Looking Ahead: A Regulated Derivatives Future

The CFTC's perpetual futures approvals represent one element of a broader regulatory recalibration unfolding across multiple agencies. Earlier this year, the CFTC and Securities and Exchange Commission jointly released guidance establishing taxonomies for classifying various crypto assets, clarifying jurisdictional boundaries that had confused the industry for years.

The SEC is simultaneously preparing expansive new policies intended to facilitate securities tokenization through temporary registration exemptions. Under Chairman Paul Atkins, the agency has signaled willingness to accommodate digital asset innovation while Congress develops more permanent legislative frameworks.
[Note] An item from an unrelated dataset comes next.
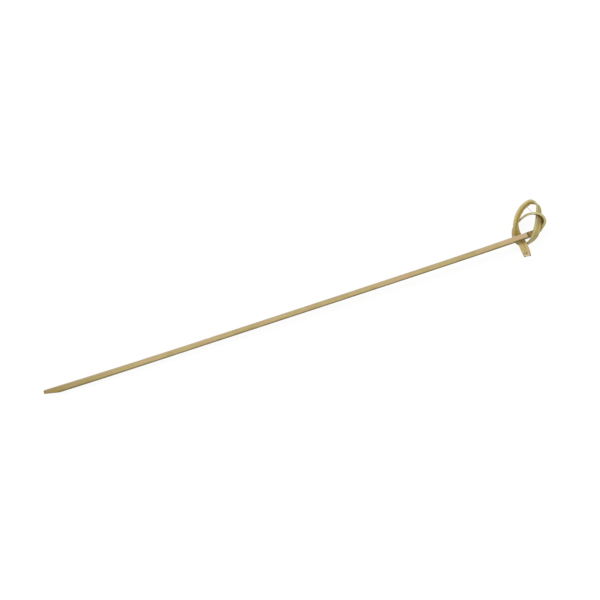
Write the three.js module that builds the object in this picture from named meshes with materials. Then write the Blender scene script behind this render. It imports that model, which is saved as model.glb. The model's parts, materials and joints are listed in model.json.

For market participants, the immediate implications are clear: regulated pathways to perpetual futures trading now exist for American customers through multiple channels. Kalshi offers a purely domestic solution, while Coinbase provides a bridge to international markets with domestic regulatory oversight.

Whether these regulated alternatives can capture meaningful market share from established offshore platforms will depend on factors including fee structures, leverage limits, and the overall user experience. Many sophisticated traders have grown comfortable with existing offshore solutions despite their legal ambiguities.

Nevertheless, the CFTC's actions mark an undeniable turning point. After years of regulatory uncertainty that pushed perpetual futures beyond American borders, the derivatives regulator has now established a workable framework for bringing these instruments home. The crypto capital ambitions articulated by political leadership have taken a concrete step toward reality.